In 2003, the eyes of the world turned to Sudan, where genocide made Darfur a household name. Close to 500,000 people were killed in the civil war, which eventually led to a split in the country as South Sudan was formed.
The Nuba people live in the mountains that run along the border of the two countries. For years these citizens, many of them Christian, endured bombings and a scarcity of food and medical care. It was a tactic designed by the opposition to break them; instead, the Nuba persisted.

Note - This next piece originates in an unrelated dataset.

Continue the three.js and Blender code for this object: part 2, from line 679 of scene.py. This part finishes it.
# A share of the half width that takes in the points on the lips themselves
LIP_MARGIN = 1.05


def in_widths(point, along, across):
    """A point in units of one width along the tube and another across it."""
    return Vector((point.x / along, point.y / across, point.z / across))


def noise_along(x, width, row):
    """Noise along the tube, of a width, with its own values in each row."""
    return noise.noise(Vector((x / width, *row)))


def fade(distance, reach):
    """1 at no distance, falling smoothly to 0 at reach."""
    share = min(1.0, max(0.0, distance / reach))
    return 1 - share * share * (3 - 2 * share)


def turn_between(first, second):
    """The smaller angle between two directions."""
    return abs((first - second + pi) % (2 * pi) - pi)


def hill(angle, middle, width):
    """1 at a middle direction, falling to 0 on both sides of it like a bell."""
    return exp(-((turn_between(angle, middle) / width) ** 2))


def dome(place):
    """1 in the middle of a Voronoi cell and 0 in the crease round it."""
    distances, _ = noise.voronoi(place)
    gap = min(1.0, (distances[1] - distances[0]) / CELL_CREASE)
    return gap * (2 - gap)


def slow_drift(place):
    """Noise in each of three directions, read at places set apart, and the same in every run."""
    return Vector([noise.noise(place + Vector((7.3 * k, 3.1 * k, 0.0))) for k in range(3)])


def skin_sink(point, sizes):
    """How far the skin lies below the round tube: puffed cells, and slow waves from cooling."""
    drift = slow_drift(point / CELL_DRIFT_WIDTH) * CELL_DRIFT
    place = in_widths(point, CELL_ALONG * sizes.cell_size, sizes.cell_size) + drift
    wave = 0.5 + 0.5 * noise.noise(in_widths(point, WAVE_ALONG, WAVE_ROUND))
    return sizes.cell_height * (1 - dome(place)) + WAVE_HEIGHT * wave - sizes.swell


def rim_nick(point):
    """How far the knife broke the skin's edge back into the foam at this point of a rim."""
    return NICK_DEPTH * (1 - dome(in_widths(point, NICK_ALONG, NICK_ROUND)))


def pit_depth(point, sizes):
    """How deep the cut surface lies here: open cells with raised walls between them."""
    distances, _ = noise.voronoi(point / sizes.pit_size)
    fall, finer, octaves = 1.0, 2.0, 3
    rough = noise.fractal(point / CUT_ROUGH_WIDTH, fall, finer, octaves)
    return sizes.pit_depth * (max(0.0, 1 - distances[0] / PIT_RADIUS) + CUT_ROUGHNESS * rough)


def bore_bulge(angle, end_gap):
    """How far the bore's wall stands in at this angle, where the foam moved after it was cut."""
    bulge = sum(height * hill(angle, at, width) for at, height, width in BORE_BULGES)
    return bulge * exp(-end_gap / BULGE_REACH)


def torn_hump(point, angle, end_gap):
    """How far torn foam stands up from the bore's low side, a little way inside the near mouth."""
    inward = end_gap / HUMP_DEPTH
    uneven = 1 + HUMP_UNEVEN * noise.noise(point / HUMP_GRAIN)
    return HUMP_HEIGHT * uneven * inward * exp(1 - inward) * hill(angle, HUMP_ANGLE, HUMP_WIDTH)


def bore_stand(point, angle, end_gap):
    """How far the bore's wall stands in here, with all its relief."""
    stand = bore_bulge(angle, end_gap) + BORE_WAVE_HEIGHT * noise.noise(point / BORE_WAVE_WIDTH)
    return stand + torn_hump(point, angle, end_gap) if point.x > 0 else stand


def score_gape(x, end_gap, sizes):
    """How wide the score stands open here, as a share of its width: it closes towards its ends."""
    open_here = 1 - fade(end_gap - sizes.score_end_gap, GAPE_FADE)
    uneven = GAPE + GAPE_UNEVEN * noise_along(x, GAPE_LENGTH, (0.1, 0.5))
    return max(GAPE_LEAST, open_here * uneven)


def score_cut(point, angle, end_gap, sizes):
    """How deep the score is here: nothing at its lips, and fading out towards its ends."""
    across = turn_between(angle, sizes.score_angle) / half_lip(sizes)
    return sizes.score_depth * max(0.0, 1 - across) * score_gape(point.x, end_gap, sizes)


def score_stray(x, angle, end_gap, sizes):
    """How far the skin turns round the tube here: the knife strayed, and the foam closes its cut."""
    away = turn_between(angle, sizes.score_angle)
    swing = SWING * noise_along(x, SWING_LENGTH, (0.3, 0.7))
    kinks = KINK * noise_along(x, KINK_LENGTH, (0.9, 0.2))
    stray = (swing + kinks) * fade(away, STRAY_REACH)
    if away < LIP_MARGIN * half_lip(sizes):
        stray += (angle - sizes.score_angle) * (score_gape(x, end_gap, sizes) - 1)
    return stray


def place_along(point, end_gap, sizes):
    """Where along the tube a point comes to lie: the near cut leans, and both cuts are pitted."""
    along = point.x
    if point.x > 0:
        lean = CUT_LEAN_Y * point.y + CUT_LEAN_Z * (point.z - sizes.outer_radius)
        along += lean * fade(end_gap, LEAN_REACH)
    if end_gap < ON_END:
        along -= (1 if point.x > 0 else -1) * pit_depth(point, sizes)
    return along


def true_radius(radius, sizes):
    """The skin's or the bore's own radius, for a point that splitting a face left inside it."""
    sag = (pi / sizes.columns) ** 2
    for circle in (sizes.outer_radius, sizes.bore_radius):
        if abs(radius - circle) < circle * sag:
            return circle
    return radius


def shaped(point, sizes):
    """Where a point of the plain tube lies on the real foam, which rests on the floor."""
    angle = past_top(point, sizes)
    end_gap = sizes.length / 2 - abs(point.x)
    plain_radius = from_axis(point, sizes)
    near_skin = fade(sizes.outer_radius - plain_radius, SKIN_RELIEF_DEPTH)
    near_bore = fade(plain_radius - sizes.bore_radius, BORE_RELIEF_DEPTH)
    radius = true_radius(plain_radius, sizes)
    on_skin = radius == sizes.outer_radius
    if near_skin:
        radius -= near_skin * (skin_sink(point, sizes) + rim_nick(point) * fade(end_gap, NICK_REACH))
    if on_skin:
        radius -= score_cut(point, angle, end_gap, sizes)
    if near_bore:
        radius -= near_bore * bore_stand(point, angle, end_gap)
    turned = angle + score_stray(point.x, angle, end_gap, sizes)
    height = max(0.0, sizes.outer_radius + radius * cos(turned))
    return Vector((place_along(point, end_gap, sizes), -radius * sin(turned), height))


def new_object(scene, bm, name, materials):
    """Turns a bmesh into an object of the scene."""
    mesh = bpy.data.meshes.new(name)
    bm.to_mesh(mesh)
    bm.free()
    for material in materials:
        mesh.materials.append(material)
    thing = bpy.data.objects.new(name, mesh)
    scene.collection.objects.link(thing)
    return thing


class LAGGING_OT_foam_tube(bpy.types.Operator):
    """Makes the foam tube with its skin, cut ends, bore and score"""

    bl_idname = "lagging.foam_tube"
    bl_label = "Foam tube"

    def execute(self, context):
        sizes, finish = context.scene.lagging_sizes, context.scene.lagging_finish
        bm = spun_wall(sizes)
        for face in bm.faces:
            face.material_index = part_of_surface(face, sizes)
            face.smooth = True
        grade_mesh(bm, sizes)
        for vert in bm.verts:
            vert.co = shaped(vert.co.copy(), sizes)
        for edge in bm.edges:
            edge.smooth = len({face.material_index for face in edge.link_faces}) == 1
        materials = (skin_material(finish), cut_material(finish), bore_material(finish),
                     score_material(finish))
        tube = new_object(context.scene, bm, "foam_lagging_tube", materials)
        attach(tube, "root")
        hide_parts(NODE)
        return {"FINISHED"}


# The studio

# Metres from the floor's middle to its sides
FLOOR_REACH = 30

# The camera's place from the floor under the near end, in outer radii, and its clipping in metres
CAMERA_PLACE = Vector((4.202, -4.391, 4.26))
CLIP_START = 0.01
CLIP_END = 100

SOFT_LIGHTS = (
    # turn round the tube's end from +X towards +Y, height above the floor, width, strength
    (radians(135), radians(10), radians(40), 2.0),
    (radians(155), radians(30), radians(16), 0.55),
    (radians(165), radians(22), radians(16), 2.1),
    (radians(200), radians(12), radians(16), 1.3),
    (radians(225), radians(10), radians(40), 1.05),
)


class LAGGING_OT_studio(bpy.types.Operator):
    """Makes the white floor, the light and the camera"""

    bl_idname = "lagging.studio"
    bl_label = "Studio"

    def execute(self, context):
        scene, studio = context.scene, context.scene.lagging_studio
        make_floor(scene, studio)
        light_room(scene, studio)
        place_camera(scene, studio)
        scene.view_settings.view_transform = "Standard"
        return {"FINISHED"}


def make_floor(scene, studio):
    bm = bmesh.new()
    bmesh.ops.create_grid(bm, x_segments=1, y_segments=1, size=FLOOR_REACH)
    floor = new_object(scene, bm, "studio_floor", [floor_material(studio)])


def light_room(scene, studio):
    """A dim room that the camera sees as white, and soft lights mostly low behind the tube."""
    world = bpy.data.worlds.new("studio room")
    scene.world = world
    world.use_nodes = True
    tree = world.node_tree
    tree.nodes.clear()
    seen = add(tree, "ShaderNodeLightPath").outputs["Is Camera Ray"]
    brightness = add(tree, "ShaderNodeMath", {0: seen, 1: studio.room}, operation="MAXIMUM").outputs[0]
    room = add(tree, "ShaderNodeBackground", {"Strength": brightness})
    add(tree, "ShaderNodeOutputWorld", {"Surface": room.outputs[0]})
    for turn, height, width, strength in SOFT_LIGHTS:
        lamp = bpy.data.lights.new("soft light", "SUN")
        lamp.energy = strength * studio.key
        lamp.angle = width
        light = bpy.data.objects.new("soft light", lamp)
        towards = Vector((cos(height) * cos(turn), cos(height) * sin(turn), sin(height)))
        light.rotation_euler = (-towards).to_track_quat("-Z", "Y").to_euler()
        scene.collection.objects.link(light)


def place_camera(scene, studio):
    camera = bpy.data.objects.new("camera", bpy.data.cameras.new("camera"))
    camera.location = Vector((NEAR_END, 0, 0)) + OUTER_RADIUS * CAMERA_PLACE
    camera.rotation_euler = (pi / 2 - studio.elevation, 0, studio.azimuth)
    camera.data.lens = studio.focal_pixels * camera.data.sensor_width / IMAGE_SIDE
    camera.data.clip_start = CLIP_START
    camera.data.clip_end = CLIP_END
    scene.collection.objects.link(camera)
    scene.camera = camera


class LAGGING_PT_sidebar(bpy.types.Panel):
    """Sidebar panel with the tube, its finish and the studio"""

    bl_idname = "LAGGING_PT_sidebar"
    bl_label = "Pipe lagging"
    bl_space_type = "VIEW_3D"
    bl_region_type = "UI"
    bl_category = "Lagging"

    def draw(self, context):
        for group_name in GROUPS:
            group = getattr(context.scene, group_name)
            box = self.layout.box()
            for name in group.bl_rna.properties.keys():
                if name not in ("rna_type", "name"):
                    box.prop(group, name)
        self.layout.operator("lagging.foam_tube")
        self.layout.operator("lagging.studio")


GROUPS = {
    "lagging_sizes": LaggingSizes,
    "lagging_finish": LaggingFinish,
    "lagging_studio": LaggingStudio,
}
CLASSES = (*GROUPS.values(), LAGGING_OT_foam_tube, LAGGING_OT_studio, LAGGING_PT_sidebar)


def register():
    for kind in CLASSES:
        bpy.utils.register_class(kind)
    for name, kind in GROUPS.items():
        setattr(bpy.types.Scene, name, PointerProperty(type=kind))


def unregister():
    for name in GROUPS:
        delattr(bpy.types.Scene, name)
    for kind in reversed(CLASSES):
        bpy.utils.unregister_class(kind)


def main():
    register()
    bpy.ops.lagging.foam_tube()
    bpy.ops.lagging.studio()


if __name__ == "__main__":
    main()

They taught their children to run for cover when the Antonov warplanes came, but they continued to meet for worship, even if it meant exposure to an attack from the skies.
In 2015, Bill Loveless, an instructor with In Touch Ministries, visited the Nuba to encourage its pastors with a Life Principles Conference. Working in conjunction with the Persecution Project Foundation (PPF), Bill equipped 30 pastors with preaching and evangelism training, leaving Messengers to help them reach and teach the church. For an oral culture, the Messenger often represents a family’s first Bible. And with hours of messages from Dr. Stanley, it quickly becomes a very personal discipleship tool.
Since then, thousands of Messengers have been shared with the local people. In an area roughly the size of the state of Georgia, the Persecution Project partners with about 400 pastors, and hundreds more evangelists. These Christian leaders walk or ride donkeys—a small number have motorbikes—to canvass the region with biblical instruction, leaving Messengers behind to encourage the church during the in-between times.
“Like most of the indigenous tribes around the world, they’re used to hearing stories being told over campfires and things like that,” says Ed Lyons, Director of Ministry Advancement and Field Services at PPF. “They process really well with audio learning. These audio Bibles are just fantastic.” The Nuba live within an agricultural society, raising crops, cows, and goats. The women farm, the men hunt, the boys manage the animals, and the girls fetch water from the local boreholes. There are no paved roads or electricity. Many locations have simple church structures for the community to gather, and in more remote areas, church meetings are held under a tree or at a large boulder used as a landmark.
The Nuba pastors are an organized and cooperative force in the region. They are well-acquainted with the people of their communities and provide tickets to those with the most need. Those tickets can be redeemed within church distribution events for things like tarps, relief packs, women’s hygiene kits, and a Messenger.
And with great joy, many of their Muslim neighbors, who live to the east and west, are receiving Messengers and coming to faith in Christ. “A lot of the Muslims are wanting these audio Bibles because they're trying to perfect their Arabic,” says Lyons. “They speak kind of a watered-down Juba, of the Sudanese Arabic. They want a higher Arabic that is spoken, say, in Egypt or in the Middle East.” Then as they listen, they hear the truth, and see that there's a great difference between the teachings of the Qur’an and the teachings of Jesus Christ. “Their eyes are opening up,” says Lyons. “It’s powerful.”
The roots of Christianity in Sudan go back many centuries, but that heritage had been lost through hundreds of years of invasions and forced conversions to Islam. But the people have not forgotten their Christian background. As the Scriptures have been reintroduced to the area, it has made them curious about what their ancestors once believed. Now with the Messengers blanketing the Nuba regions, there are more and more people who are returning to the saving power of Christ to lead them in hope and peace.
Wait for the Lord;
Be strong and let your heart take courage;
Yes, wait for the Lord.
Through your partnership, the good news of Jesus Christ is going where it’s needed most. Through the tools of the Messenger Lab, we’re reaching the lost, making disciples, and equipping pastors and Christian leaders as they obey the Great Commission.